Recognizing the Signs of Urinary Incontinence
Urinary incontinence is a common problem for men and women throughout the world. Any loss of bladder control is a sign of urinary incontinence. In fact, around 20 million Americans currently have or have had signs of urinary incontinence at some point in their lives. This statistic doesn’t include any of those who have signs, but do not report them to the doctor out of fear or embarrassment. There are many signs, types, risk factors, causes and symptoms of urinary incontinence. We’ll go over them here.
What are the Signs of Urinary Incontinence?
There are many different things that can be seen as a loss of bladder control.

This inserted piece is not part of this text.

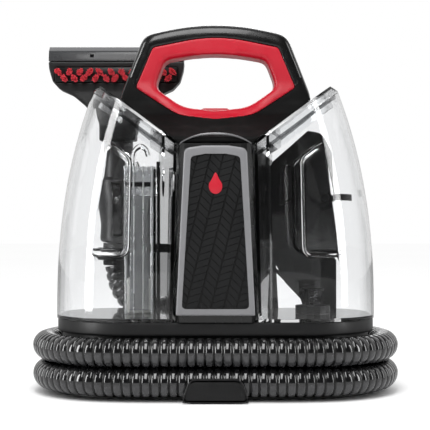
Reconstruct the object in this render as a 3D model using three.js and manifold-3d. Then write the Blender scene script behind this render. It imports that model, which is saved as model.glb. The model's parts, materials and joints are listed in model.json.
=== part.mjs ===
// Spot extractor: a carry-handle carpet spot cleaner with two lift-off tanks, a hose wound round its base
// and a spray wand clipped to its back.
// Millimetres. +X is the machine's right as seen from the front, +Y its back, +Z up.
// The origin is on the floor, under the middle of the base.
import * as THREE from "three";
import { mergeVertices } from "three/addons/utils/BufferGeometryUtils.js";
import Module from "manifold-3d";

const wasm = await Module();
wasm.setup();

// ---------------------------------------------------------------- driving dimensions
const GAP = 0.3; // between pieces that touch
const WALL = 2.6; // moulded casings and tanks
const HOSE_R = 13.5; // over the ribs of the hose
const HOSE_HALF = { x: 164.5, y: 94, r: 85 }; // centreline of the wound hose, a rounded rectangle
const HOSE_LOW_Z = 17.8; // centre of the lower row
const ROW_STEP = 2 * HOSE_R + GAP; // lower row to upper row

const TRAY_Z = 2; // underside of the base tray
const CORE_TOP_Z = 59;
const CORE_INSET = HOSE_R + 2.4; // from the hose's centreline to the core's wall
const CORE = { x: HOSE_HALF.x - CORE_INSET, y: HOSE_HALF.y - CORE_INSET, r: HOSE_HALF.r - CORE_INSET };
const DECK = { x: 153.4, y: 88, r: 78, bottom: 59.3, top: 72, rear: 80 };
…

The most basic one being that urine leaks through due to an underlying circumstance. Examples of these circumstances are:
- Functional Incontinence – This is a term that means a person is unable to make it to the toilet due to a physical or mental disability.
- Overflow Incontinence – When the bladder becomes too full and you are unable to empty in time, overflow of urine may cause a small amount of leakage.
- Urge Incontinence – When someone has a large urge to urinate and they are unable to withhold it.
- Mixed Incontinence – A combination of both urge and stress incontinence.
- Stress Incontinence – This term defines a loss of urinary control due to physical contractions. Such as coughing or sneezing.
Narrowing Down the Source
Urinary incontinence is usually a symptom of your lifestyle and underlying health conditions. Here is a list of different things that can lead to urinary incontinence.
- Too Many Fluids
- Bladder Irritation
- Interstitial Cystitis
- Inflammation of the Prostate Gland
- Bladder Stones
- Bladder Cancer
- Prostate Cancer
- Neurological Disorders
All of these can be an underlying cause of urinary incontinence and it is important to be honest with your doctor about everything you’re involved with and even slight symptoms or signs you notice. Once the source of the urinary incontinence is located, then treatment will begin. Again, urinary incontinence is not a disease, but a symptom of behaviors and personal health.